Glaucon himself makes the case for thinking that justice belongs to a different category of things, namely, the ones that are valued only for what comes from them. Being just is like taking medicine or engaging in unpleasant physical training: if you could get the results you wanted without it, you would not do it (357).
I asked two questions about Glaucon’s challenge.
Why do the participants in the dialogue all agree that Glaucon and Thrasymachus are basically saying the same thing?
How does Glaucon characterize an unjust person?
Thrasymachus portrays justice as a fraud. It is either imposed by the strong on the weak or it is a constraint that the weak respect that the strong ignore.
Glaucon, by contrast, describes justice as a reasonable looking deal. People found it impossible to get along without rules, so they made some rules, and that’s what we call justice.
Those two stories look quite different to me. But Plato treats them as being the same thing. Why?
August said that both emphasize how doing the just thing can involve acting against your own interests. Sean added that both Thrasymachus and Glaucon agree that the ideal is to be unjust while everyone else is just. Justice is something you would not care about if you could get away with it.
I think that all these remarks correctly characterize the way the characters in the book see things. That said, I still think there is an important difference between Glaucon and Thrasymachus. Suppose you came to this book as a basically good person. If you were convinced by Thrasymachus, you should be convinced that you were mistaken and what you thought was a basically good life actually doesn’t make any sense. If you were convinced by Glaucon, you would also conclude that you were mistaken about what justice is really like. But I don’t see how coming to that conclusion would obviously lead you to reject justice altogether. You can still see the rules as good and worthy of your compliance even if they aren’t the way you thought they were.

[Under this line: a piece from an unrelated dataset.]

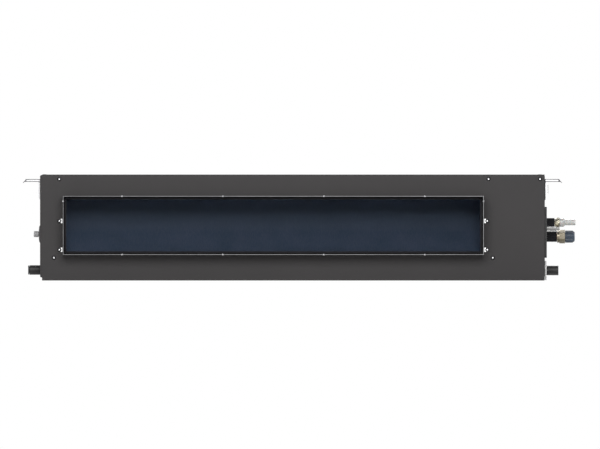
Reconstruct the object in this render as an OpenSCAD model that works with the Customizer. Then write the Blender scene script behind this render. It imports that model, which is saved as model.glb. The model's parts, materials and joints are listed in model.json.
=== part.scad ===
// Slim ducted air conditioner, the unit that hangs above a ceiling.
// The outlet faces -Y, the return air side faces +Y, the pipes leave at +X and +Z is up.
// The origin is the middle of the underside. All lengths are millimetres.

/* [Casing] */
// Width of the casing across its side panels
casing_w = 1000; // [920:10:1200]
// Height of the casing
casing_h = 210; // [206:1:230]
// Depth from the front panel to the return frame
casing_d = 500; // [490:5:600]
// Thickness of the steel sheet
sheet_t = 1; // [0.8:0.1:1.2]
// Width of the folded edges of the side panels
fold_w = 14; // [12:1:16]
// Outer radius of a fold
fold_r = 3; // [2:0.5:4]
// How far the front, top and bottom panels stop short of the left face
corner_inset = 4; // [3:0.5:5]
// How far the front, top and rear panels stop short of the right face
right_inset = 0.5; // [0.3:0.1:4]
// Height of the stepped edge of the bottom panels
bottom_step = 5; // [4:0.5:6]
// Width of the stepped edge of the bottom panels
bottom_margin = 16; // [15:0.5:20]
// Thickness of the foam under the top panel
insulation_t = 5; // [3:0.5:7]

/* [Outlet] */
// Distance from the left face to the outlet collar
outlet_left = 45.4; // [40:0.2:60]
// Width of the piping bay, from the collar to the right face
pipe_bay_w = 121; // [115:1:150]
// Height of the collar's lower edge above the underside
outlet_z0 = 51; // [46:1:58]
// Distance from the collar's upper edge to the top face
outlet_top_gap = 42.6; // [34:0.2:58]
// How far the collar stands out
collar_len = 31; // [25:1:45]
// Pitch of the rivets along the collar
rivet_pitch = 200; // [150:5:220]
// Thickness of the foam inside the outlet
liner_t = 4; // [3:0.5:6]

/* [Coil] */
// Outer diameter of a coil tube
tube_d = 9.52; // [8:0.02:10]
// Pitch of the tubes along a row
tube_pitch = 25.4; // [24:0.1:26]
// Pitch of the two rows
row_pitch = 22; // [20:0.5:23]
// Pitch of the modelled fins
fin_pitch = 12.5; // [10:0.5:20]
// Thickness of a modelled fin
fin_t = 0.3; // [0.2:0.05:0.5]

/* [Fan] */
// Room between the scroll housings and the top sheet
scroll_top_gap = 6.2; // [4:0.2:14]
// Width of a scroll housing
scroll_w = 230; // [200:5:240]
// Blades on one wheel
blades = 40; // [30:1:44]
// Wall of a scroll housing
scroll_wall = 1.8; // [1.5:0.1:2.5]
// Diameter of the shaft
shaft_d = 12; // [10:0.5:14]
// Diameter of the motor
motor_d = 94; // [80:1:100]
// Length of the motor body
motor_len = 84; // [70:1:95]

/* [Filter] */
// Distance from the left face to the return opening
return_left = 60; // [45:5:90]
// Distance from the return opening to the right face
return_bay_w = 120; // [112:2:150]
// Distance from the return opening to the upper and lower faces
return_edge = 19; // [18:0.5:30]
// Thickness of the filter frame
filter_t = 9; // [8:0.5:12]
// Depth of the filter rails' grip
rail_grip = 9; // [8:0.5:12]

/* [Piping] */
// Outer diameter of the gas line
gas_d = 12.7; // [12:0.1:14]
// Outer diameter of the liquid line
liquid_d = 6.35; // [6:0.05:8]
// Height of the gas line above the underside
gas_z = 87; // [84:0.5:88]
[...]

Plato doesn’t see it that way, of course. But this is a point on which I think I disagree with him.
I said that Glaucon characterized the unjust person in two different ways.
As someone who is exclusively concerned with outdoing others and always acquiring more of anything (359c). On this way of understanding injustice, unjust people are competitive or greedy (or both).
As someone who is indifferent towards the rules of justice in pursuing his or her aims (362b-c). Here, unjust people are amoral concerning the means they use to achieve their ends but their ends are not necessarily competitive or greedy.
At the end of the book, Plato is going to argue that the life of the first kind of person is miserable. That person’s life is governed by what others do or by a mindless drive to acquire things. He will make a good case for thinking that this kind of life is empty and out of control. At least, I am persuaded.
However I am not convinced that Plato ever comes to grips with the second way of being unjust. Since that kind of unjust life seems much more attractive to me, I think it’s the one to beat. But I also think it’s left standing at the end of the book.